CHALLENGE:
Below are records to be output exactly, every one of them.

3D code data
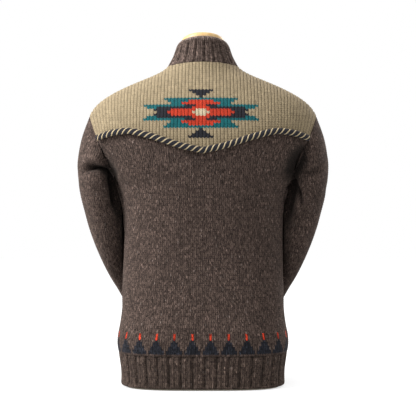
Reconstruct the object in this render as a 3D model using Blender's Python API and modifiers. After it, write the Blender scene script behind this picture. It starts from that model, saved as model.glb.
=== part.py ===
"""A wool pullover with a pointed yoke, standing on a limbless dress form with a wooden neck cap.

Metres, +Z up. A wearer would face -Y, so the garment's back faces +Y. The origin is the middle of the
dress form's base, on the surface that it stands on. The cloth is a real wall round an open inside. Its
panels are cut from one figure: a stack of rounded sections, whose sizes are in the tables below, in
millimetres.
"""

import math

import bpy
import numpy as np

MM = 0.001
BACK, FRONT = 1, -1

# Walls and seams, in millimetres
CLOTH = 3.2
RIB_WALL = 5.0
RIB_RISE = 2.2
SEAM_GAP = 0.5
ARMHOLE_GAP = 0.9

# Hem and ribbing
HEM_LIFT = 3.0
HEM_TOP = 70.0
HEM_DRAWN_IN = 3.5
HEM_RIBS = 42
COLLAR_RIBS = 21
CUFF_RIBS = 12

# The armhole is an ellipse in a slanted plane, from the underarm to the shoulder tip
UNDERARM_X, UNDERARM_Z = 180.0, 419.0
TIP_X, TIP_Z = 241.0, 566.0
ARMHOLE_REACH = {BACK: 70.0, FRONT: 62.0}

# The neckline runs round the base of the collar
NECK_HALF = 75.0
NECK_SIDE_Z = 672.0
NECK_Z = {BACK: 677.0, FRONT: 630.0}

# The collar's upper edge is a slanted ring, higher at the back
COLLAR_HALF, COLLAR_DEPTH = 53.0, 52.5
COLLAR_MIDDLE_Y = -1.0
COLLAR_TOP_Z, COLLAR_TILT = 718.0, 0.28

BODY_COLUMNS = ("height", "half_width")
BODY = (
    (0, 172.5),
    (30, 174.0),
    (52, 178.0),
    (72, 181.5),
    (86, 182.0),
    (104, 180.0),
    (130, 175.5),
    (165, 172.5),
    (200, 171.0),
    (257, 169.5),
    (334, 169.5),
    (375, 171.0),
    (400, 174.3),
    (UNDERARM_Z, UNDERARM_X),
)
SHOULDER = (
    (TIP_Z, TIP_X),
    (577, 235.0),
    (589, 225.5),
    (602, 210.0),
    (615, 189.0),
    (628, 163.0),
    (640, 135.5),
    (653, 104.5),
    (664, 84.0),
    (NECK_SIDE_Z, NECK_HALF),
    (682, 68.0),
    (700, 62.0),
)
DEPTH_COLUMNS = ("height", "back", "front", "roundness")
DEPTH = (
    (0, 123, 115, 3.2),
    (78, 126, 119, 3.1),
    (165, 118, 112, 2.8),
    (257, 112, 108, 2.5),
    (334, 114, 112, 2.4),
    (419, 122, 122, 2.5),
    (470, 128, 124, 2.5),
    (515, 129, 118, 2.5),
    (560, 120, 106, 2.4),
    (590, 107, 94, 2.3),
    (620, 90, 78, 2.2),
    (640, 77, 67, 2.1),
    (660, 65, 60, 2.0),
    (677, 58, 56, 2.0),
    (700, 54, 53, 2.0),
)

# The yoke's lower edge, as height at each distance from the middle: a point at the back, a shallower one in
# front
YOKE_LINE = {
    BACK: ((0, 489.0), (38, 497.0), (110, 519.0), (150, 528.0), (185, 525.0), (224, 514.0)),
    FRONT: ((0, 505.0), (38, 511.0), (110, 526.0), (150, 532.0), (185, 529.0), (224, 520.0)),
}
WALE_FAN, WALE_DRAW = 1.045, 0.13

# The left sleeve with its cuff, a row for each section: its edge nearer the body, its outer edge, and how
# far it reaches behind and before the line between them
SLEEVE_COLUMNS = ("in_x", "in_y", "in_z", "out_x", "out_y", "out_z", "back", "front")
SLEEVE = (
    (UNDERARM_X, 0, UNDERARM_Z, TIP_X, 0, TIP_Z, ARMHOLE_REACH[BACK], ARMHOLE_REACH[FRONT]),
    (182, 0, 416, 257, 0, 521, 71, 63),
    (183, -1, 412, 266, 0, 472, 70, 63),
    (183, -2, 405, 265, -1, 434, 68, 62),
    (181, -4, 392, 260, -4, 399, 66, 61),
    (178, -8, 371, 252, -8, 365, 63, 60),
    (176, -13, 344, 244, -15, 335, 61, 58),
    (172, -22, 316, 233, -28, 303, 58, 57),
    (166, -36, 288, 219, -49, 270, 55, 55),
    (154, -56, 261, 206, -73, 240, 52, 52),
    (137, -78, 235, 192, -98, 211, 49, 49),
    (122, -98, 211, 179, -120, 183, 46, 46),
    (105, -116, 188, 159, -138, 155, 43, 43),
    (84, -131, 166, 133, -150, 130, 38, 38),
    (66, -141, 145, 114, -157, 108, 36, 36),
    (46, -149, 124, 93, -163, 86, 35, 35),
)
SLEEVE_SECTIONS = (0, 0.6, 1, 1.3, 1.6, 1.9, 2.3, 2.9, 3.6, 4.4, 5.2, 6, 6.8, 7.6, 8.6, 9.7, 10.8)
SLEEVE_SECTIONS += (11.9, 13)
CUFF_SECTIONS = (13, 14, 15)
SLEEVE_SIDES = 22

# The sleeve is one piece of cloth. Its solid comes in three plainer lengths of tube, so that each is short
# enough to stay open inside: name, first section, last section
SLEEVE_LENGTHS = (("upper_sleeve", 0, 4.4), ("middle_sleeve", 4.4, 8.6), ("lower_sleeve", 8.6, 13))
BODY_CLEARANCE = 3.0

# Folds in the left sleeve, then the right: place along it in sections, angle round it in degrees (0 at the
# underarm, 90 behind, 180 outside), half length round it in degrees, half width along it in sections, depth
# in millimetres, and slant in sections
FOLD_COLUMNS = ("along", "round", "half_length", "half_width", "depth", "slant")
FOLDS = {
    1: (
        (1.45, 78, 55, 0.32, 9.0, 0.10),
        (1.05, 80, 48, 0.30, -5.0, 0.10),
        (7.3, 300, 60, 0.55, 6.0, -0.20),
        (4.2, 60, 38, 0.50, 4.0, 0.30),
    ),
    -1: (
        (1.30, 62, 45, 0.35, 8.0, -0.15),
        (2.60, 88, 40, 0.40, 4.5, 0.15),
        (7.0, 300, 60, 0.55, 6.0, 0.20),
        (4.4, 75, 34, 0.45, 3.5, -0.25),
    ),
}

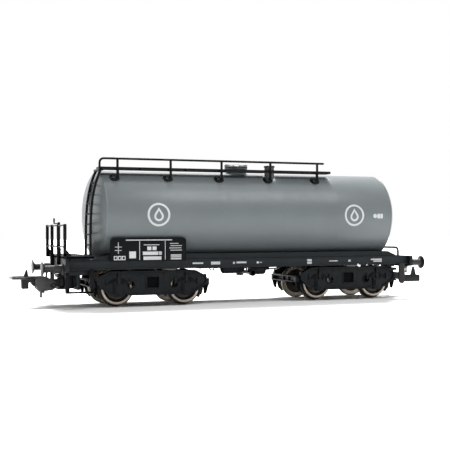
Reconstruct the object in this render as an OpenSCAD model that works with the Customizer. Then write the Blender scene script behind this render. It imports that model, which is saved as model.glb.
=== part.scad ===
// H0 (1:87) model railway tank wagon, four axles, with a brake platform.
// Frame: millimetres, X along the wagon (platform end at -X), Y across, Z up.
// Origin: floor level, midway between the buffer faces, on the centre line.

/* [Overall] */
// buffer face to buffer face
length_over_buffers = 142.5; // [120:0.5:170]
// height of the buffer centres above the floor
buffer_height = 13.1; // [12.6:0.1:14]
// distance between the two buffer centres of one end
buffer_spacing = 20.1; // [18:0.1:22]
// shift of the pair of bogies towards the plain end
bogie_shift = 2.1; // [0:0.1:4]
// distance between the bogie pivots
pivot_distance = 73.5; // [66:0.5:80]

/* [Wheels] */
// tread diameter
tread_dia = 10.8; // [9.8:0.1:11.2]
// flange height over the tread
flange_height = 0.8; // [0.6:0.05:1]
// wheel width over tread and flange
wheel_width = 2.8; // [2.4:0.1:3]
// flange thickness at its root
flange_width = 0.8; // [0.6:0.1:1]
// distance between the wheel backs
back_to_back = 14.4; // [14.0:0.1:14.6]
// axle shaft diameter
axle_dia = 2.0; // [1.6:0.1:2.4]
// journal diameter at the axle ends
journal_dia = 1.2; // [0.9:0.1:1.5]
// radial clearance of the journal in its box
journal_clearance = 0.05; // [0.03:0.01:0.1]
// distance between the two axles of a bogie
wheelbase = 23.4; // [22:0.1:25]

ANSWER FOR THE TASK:
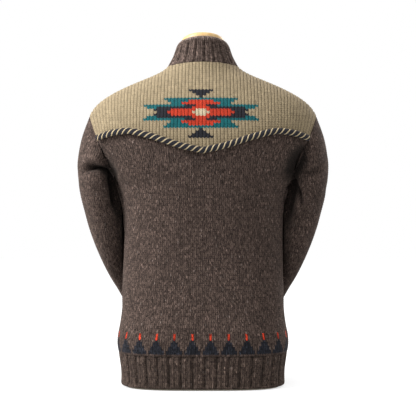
Reconstruct the object in this render as a 3D model using Blender's Python API and modifiers. After it, write the Blender scene script behind this picture. It starts from that model, saved as model.glb.
=== part.py ===
"""A wool pullover with a pointed yoke, standing on a limbless dress form with a wooden neck cap.

Metres, +Z up. A wearer would face -Y, so the garment's back faces +Y. The origin is the middle of the
dress form's base, on the surface that it stands on. The cloth is a real wall round an open inside. Its
panels are cut from one figure: a stack of rounded sections, whose sizes are in the tables below, in
millimetres.
"""

import math

import bpy
import numpy as np

MM = 0.001
BACK, FRONT = 1, -1

# Walls and seams, in millimetres
CLOTH = 3.2
RIB_WALL = 5.0
RIB_RISE = 2.2
SEAM_GAP = 0.5
ARMHOLE_GAP = 0.9

# Hem and ribbing
HEM_LIFT = 3.0
HEM_TOP = 70.0
HEM_DRAWN_IN = 3.5
HEM_RIBS = 42
COLLAR_RIBS = 21
CUFF_RIBS = 12

# The armhole is an ellipse in a slanted plane, from the underarm to the shoulder tip
UNDERARM_X, UNDERARM_Z = 180.0, 419.0
TIP_X, TIP_Z = 241.0, 566.0
ARMHOLE_REACH = {BACK: 70.0, FRONT: 62.0}

# The neckline runs round the base of the collar
NECK_HALF = 75.0
NECK_SIDE_Z = 672.0
NECK_Z = {BACK: 677.0, FRONT: 630.0}

# The collar's upper edge is a slanted ring, higher at the back
COLLAR_HALF, COLLAR_DEPTH = 53.0, 52.5
COLLAR_MIDDLE_Y = -1.0
COLLAR_TOP_Z, COLLAR_TILT = 718.0, 0.28

BODY_COLUMNS = ("height", "half_width")
BODY = (
    (0, 172.5),
    (30, 174.0),
    (52, 178.0),
    (72, 181.5),
    (86, 182.0),
    (104, 180.0),
    (130, 175.5),
    (165, 172.5),
    (200, 171.0),
    (257, 169.5),
    (334, 169.5),
    (375, 171.0),
    (400, 174.3),
    (UNDERARM_Z, UNDERARM_X),
)
SHOULDER = (
    (TIP_Z, TIP_X),
    (577, 235.0),
    (589, 225.5),
    (602, 210.0),
    (615, 189.0),
    (628, 163.0),
    (640, 135.5),
    (653, 104.5),
    (664, 84.0),
    (NECK_SIDE_Z, NECK_HALF),
    (682, 68.0),
    (700, 62.0),
)
DEPTH_COLUMNS = ("height", "back", "front", "roundness")
DEPTH = (
    (0, 123, 115, 3.2),
    (78, 126, 119, 3.1),
    (165, 118, 112, 2.8),
    (257, 112, 108, 2.5),
    (334, 114, 112, 2.4),
    (419, 122, 122, 2.5),
    (470, 128, 124, 2.5),
    (515, 129, 118, 2.5),
    (560, 120, 106, 2.4),
    (590, 107, 94, 2.3),
    (620, 90, 78, 2.2),
    (640, 77, 67, 2.1),
    (660, 65, 60, 2.0),
    (677, 58, 56, 2.0),
    (700, 54, 53, 2.0),
)

# The yoke's lower edge, as height at each distance from the middle: a point at the back, a shallower one in
# front
YOKE_LINE = {
    BACK: ((0, 489.0), (38, 497.0), (110, 519.0), (150, 528.0), (185, 525.0), (224, 514.0)),
    FRONT: ((0, 505.0), (38, 511.0), (110, 526.0), (150, 532.0), (185, 529.0), (224, 520.0)),
}
WALE_FAN, WALE_DRAW = 1.045, 0.13

# The left sleeve with its cuff, a row for each section: its edge nearer the body, its outer edge, and how
# far it reaches behind and before the line between them
SLEEVE_COLUMNS = ("in_x", "in_y", "in_z", "out_x", "out_y", "out_z", "back", "front")
SLEEVE = (
    (UNDERARM_X, 0, UNDERARM_Z, TIP_X, 0, TIP_Z, ARMHOLE_REACH[BACK], ARMHOLE_REACH[FRONT]),
    (182, 0, 416, 257, 0, 521, 71, 63),
    (183, -1, 412, 266, 0, 472, 70, 63),
    (183, -2, 405, 265, -1, 434, 68, 62),
    (181, -4, 392, 260, -4, 399, 66, 61),
    (178, -8, 371, 252, -8, 365, 63, 60),
    (176, -13, 344, 244, -15, 335, 61, 58),
    (172, -22, 316, 233, -28, 303, 58, 57),
    (166, -36, 288, 219, -49, 270, 55, 55),
    (154, -56, 261, 206, -73, 240, 52, 52),
    (137, -78, 235, 192, -98, 211, 49, 49),
    (122, -98, 211, 179, -120, 183, 46, 46),
    (105, -116, 188, 159, -138, 155, 43, 43),
    (84, -131, 166, 133, -150, 130, 38, 38),
    (66, -141, 145, 114, -157, 108, 36, 36),
    (46, -149, 124, 93, -163, 86, 35, 35),
)
SLEEVE_SECTIONS = (0, 0.6, 1, 1.3, 1.6, 1.9, 2.3, 2.9, 3.6, 4.4, 5.2, 6, 6.8, 7.6, 8.6, 9.7, 10.8)
SLEEVE_SECTIONS += (11.9, 13)
CUFF_SECTIONS = (13, 14, 15)
SLEEVE_SIDES = 22

# The sleeve is one piece of cloth. Its solid comes in three plainer lengths of tube, so that each is short
# enough to stay open inside: name, first section, last section
SLEEVE_LENGTHS = (("upper_sleeve", 0, 4.4), ("middle_sleeve", 4.4, 8.6), ("lower_sleeve", 8.6, 13))
BODY_CLEARANCE = 3.0

# Folds in the left sleeve, then the right: place along it in sections, angle round it in degrees (0 at the
# underarm, 90 behind, 180 outside), half length round it in degrees, half width along it in sections, depth
# in millimetres, and slant in sections
FOLD_COLUMNS = ("along", "round", "half_length", "half_width", "depth", "slant")
FOLDS = {
    1: (
        (1.45, 78, 55, 0.32, 9.0, 0.10),
        (1.05, 80, 48, 0.30, -5.0, 0.10),
        (7.3, 300, 60, 0.55, 6.0, -0.20),
        (4.2, 60, 38, 0.50, 4.0, 0.30),
    ),
    -1: (
        (1.30, 62, 45, 0.35, 8.0, -0.15),
        (2.60, 88, 40, 0.40, 4.5, 0.15),
        (7.0, 300, 60, 0.55, 6.0, 0.20),
        (4.4, 75, 34, 0.45, 3.5, -0.25),
    ),
}

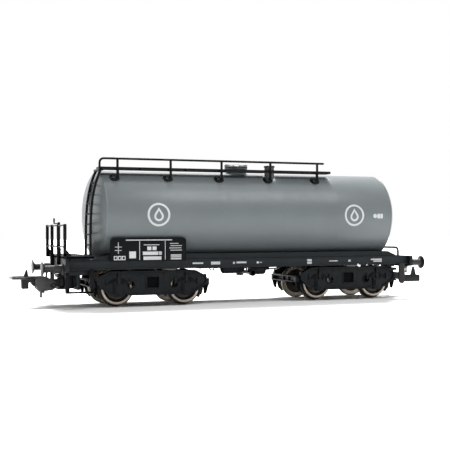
Reconstruct the object in this render as an OpenSCAD model that works with the Customizer. Then write the Blender scene script behind this render. It imports that model, which is saved as model.glb.
=== part.scad ===
// H0 (1:87) model railway tank wagon, four axles, with a brake platform.
// Frame: millimetres, X along the wagon (platform end at -X), Y across, Z up.
// Origin: floor level, midway between the buffer faces, on the centre line.

/* [Overall] */
// buffer face to buffer face
length_over_buffers = 142.5; // [120:0.5:170]
// height of the buffer centres above the floor
buffer_height = 13.1; // [12.6:0.1:14]
// distance between the two buffer centres of one end
buffer_spacing = 20.1; // [18:0.1:22]
// shift of the pair of bogies towards the plain end
bogie_shift = 2.1; // [0:0.1:4]
// distance between the bogie pivots
pivot_distance = 73.5; // [66:0.5:80]

/* [Wheels] */
// tread diameter
tread_dia = 10.8; // [9.8:0.1:11.2]
// flange height over the tread
flange_height = 0.8; // [0.6:0.05:1]
// wheel width over tread and flange
wheel_width = 2.8; // [2.4:0.1:3]
// flange thickness at its root
flange_width = 0.8; // [0.6:0.1:1]
// distance between the wheel backs
back_to_back = 14.4; // [14.0:0.1:14.6]
// axle shaft diameter
axle_dia = 2.0; // [1.6:0.1:2.4]
// journal diameter at the axle ends
journal_dia = 1.2; // [0.9:0.1:1.5]
// radial clearance of the journal in its box
journal_clearance = 0.05; // [0.03:0.01:0.1]
// distance between the two axles of a bogie
wheelbase = 23.4; // [22:0.1:25]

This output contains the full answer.